Intellectually Wessely cited Richard Hofstadter's The Paranoid Style In American Politics, and argued that unlike mental illness, which is experienced individually, conspiracy theories do bring people together. He argued several common factors are to be found - adherents look to the past to bolster their theories (e.g. by citing Operation Northwoods, or alleged fore knowledge of the Japanese attack on Pearl Harbour) Secondly there is always an expert - or someone pertaining to be an expert - taking on the establishment. Often these 'experts' are oddly lacking in the qualifications they pertain to use. David Ray Griffin, doyen of 9/11 experts has plenty to say on the scientific reasons for the collapse of the twin towers, but it should be stressed he is a Doctor of - divinity.
Thirdly this crusader always brings the wrath of the state upon himself by fighting for truth. Here it is easy to recall David Shayler, who before finding he was God, claimed to have survived almost as many assassination attempts as President de Gaulle!
These theories help to make their adherents feel more important - different from the herd (Look at the references to 'sheeple' on truth forums) although paradoxically the secret state is often seen as having omnipotent powers. Real life, Wessely concludes, is simply not like that - look at Watergate.
There were 11 questions from the floor, the most significant of which was from an American visitor who raised the rather obvious point - this was not really a debate, as the view that the moon landings were faked was not represented. Miodownik countered this by pointing out that no scientist can be found who holds that view.
He's probably right, although coherent advocates do exist (Marcus Allen of Nexus magazine, despite his considerable faults, is one example) This intervention allowed a couple of guys sitting behind me, who had mumbled and muttered throughout the presentations, to pipe up.
Interestingly neither sought to directly reject the landings thesis, but instead presented the view that the photographs taken by NASA are a mystery - the company whose cameras where allegedly used, deny their equipment took those pictures. This, the questioner insisted was the elephant in the room (nudge, nudge) or as he preferred to term it, the elephant on the moon!
Of the other questions the most interesting pointed out that usually conspiracy theories are around unpleasant or horrific events - 9/11, 7/7, political assassinations etc - this is a theory, unusually, about something that was arguably a positive.
Both speakers - and several questions from the floor - stressed the fact that it is hardly surprising people do not believe governments any more. That does not mean however, that we should believe anything - which is the point I had hoped to make, if I'd been able to speak from the floor!
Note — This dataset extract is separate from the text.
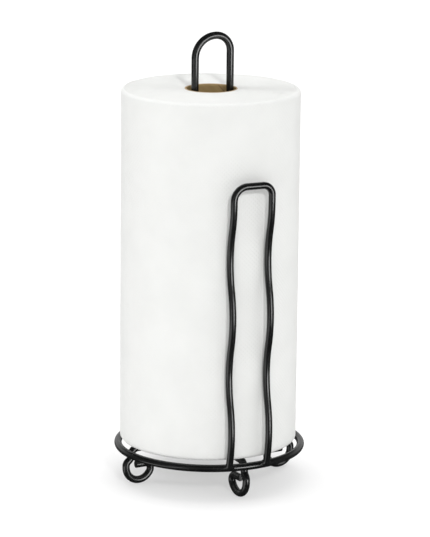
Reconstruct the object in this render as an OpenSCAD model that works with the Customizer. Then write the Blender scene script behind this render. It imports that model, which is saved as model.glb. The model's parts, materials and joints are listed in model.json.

We increasingly have trends within our society that believe anything that appears on the Internet, and for whom concepts of scientific or political research are alien. Its time to take such individuals on - and this meeting should have done so, by inviting an activist who believes no one landed on the moon, and having a proper, open debate. As such, this event was not a giant leap forward for mankind, but instead a small step sideways.